Check. Man moves \(+2\,\text{m}\), boat \(-1\,\text{m}\): \(60(2) + 120(-1) = 120 - 120 = 0\). The mass-weighted displacement of the CM is zero, as required.
Applications at a glance
The single idea — when \(\vec F_{\text{ext}} = 0\) the centre of mass keeps its state of motion — drives a whole family of NEET situations. The table collects them.
| Situation | External horizontal force | What the CM does |
|---|---|---|
| Shell explodes in flight | Gravity only (vertical) | CM continues on the original parabola |
| Shell at rest explodes | Zero in the blast plane | CM stays at rest; fragment momenta sum to zero |
| Spring pushes two blocks apart | Zero (frictionless) | CM stays at rest; blocks recoil in inverse mass ratio |
| Man walks on a floating boat | Zero (water resistance neglected) | CM position fixed; boat slides opposite to the man |
| Gun recoils on firing | Zero (horizontal) | CM of gun + bullet stays at rest; gun recoils |
In every row the internal force can be enormous — the blast, the spring, the muscles, the propellant — yet none of it shifts the centre of mass. Only an external agent can do that. Reading a problem, your first move is to ask which forces are external; everything internal is irrelevant to \(\vec a_{\text{cm}}\).

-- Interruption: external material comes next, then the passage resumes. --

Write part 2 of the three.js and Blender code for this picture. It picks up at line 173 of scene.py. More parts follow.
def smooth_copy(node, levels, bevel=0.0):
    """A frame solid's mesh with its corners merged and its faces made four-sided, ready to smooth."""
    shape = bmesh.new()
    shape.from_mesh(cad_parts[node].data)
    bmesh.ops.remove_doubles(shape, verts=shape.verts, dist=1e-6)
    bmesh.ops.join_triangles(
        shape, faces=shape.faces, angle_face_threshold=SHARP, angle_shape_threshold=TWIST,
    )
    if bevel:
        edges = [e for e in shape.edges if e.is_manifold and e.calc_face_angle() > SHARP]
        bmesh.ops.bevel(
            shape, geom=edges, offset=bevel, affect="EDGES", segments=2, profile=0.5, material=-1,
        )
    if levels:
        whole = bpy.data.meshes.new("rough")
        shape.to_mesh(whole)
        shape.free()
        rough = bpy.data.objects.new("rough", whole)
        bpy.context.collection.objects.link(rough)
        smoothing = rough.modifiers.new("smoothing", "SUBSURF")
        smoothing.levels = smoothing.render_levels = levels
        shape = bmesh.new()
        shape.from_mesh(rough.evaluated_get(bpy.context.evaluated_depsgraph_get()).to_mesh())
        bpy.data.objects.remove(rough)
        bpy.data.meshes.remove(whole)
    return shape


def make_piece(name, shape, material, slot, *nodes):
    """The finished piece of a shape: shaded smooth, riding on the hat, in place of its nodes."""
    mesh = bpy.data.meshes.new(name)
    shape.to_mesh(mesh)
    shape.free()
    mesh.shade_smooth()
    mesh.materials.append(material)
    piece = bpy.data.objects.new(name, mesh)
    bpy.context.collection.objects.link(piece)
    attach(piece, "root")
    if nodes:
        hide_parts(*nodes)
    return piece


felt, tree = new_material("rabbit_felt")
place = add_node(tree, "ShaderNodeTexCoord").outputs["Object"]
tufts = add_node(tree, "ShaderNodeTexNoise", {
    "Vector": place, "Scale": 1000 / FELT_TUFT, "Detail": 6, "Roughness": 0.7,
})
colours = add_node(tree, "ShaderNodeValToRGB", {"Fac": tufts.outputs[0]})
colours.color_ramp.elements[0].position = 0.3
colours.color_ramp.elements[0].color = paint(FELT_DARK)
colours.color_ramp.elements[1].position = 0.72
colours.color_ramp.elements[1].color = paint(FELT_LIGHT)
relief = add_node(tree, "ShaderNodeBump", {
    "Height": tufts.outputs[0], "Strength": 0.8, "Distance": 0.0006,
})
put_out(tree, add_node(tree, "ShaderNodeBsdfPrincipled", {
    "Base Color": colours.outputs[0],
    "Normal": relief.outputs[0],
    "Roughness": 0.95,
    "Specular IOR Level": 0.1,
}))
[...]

Motion of the centre of mass in one breath
- \(\vec V_{\text{cm}} = \dfrac{\sum m_i\vec v_i}{M}\) and \(\vec A_{\text{cm}} = \dfrac{\sum m_i\vec a_i}{M}\) — both are mass-weighted averages.

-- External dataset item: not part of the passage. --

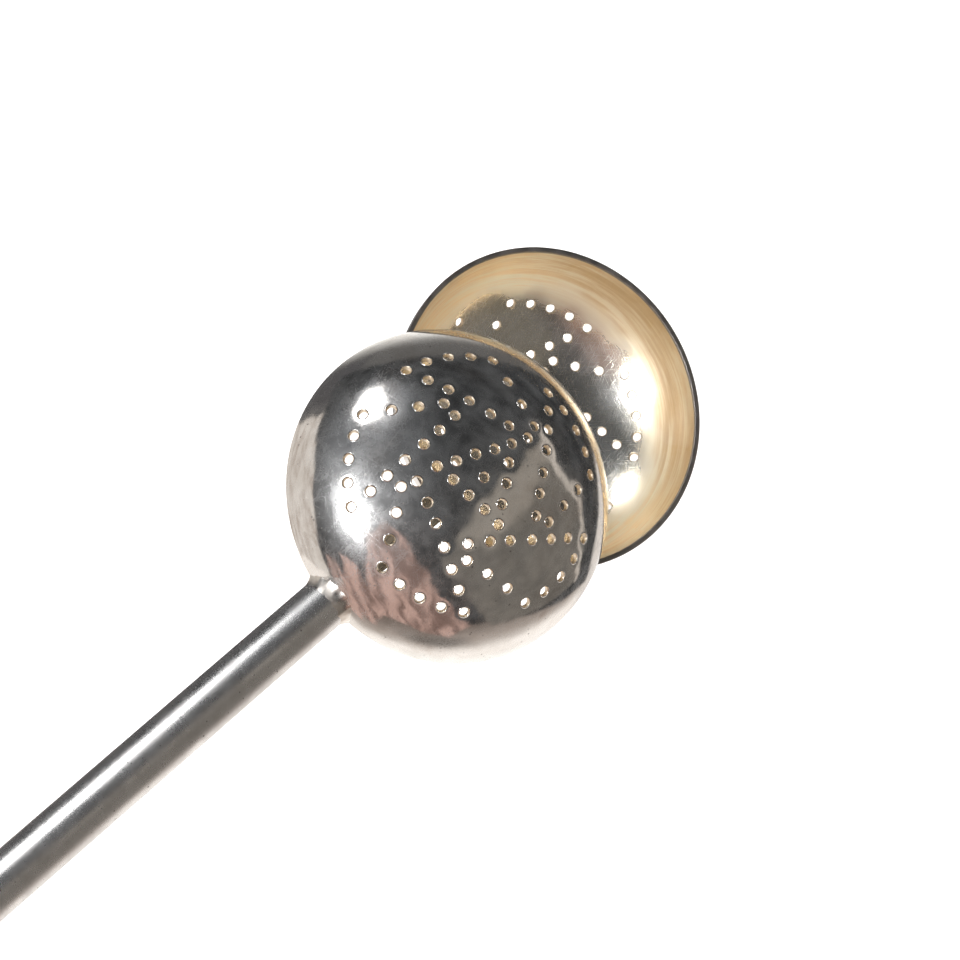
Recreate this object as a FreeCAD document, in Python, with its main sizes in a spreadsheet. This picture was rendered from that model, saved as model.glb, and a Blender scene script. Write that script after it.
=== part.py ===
import FreeCAD, Part

import math
import os

import Sketcher

# Sliding tea-ball infuser: two identical perforated cups on a tubular handle.  The fixed cup is soldered to
# the front of the tube.  The sliding cup is soldered to a half-round rod that runs in the tube, and a push
# knob at the rear of the handle slides it along the handle's axis, so that the ball opens.
#
# Frame: millimetres, +Z up the handle, origin at the middle of the handle's tube on its axis, where it is
# held.  The parting plane of the ball is XZ.  The fixed cup bulges towards -Y and the sliding cup towards +Y.
# Everything is built in the open position, with the sliding cup a distance "opening" below its closed place.

V = FreeCAD.Vector

DIMENSIONS = {
    "cup_radius": 19.0,
    "cup_depth": 11.0,
    "cup_wall": 0.6,
    "hole_diameter": 1.1,
    "punch_length": 3.0,
    "rim_gap": 0.12,
    "opening": 17.0,
    "over_travel": 1.0,
    "stop_gap": 0.3,
    "tube_gap": 0.3,
    "tube_length": 100.0,
    "tube_radius": 2.85,
    "bore_radius": 2.2,
    "solder_radius": 3.4,
    "solder_rise": 0.5,
    "solder_drop": 1.6,
    "bush_recess": 2.2,
    "bush_length": 6.0,
    "rod_radius": 1.6,
    "clearance": 0.05,
    "foot_radius": 2.0,
    "foot_length": 1.6,
    "coupler_radius": 2.12,
    "coupler_length": 10.0,
    "stem_radius": 1.2,
    "pin_radius": 0.5,
    "pin_length": 3.1,
    "knob_pin_length": 3.8,
    "spring_outer": 16.3,
    "spring_thickness": 0.22,
    "spring_width": 1.6,
    "spring_foot": 3.4,
    "spring_lap": 0.3,
    "spring_relief": 0.25,
    "spring_setback": 14.0,
    "rivet_radius": 0.45,
    "rivet_head": 0.8,
    "rivet_rise": 0.3,
    "cap_spigot": 5.0,
    "cap_flange": 2.2,
    "cap_radius": 3.6,
    "knob_neck": 2.0,
    "knob_radius": 4.5,
    "knob_bulge": 3.4,
    "knob_height": 8.6,
    "knob_flat": 0.5,
    "bead_radius": 0.7,
    "edge_round": 0.5,
}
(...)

- \(M\vec a_{\text{cm}} = \vec F_{\text{ext}}\): the CM moves as if all mass were concentrated there and all external forces acted on it.
- Internal forces cancel in equal-and-opposite third-law pairs, so they never affect \(\vec a_{\text{cm}}\).
- An exploding projectile's CM stays on the original parabola — gravity is unchanged by the blast.
- When \(\vec F_{\text{ext}} = 0\), the CM keeps its velocity (or stays at rest): the basis of recoil, boat–man, and two-block problems.
- The result holds for rigid bodies, rotating bodies, and loose particle clouds alike.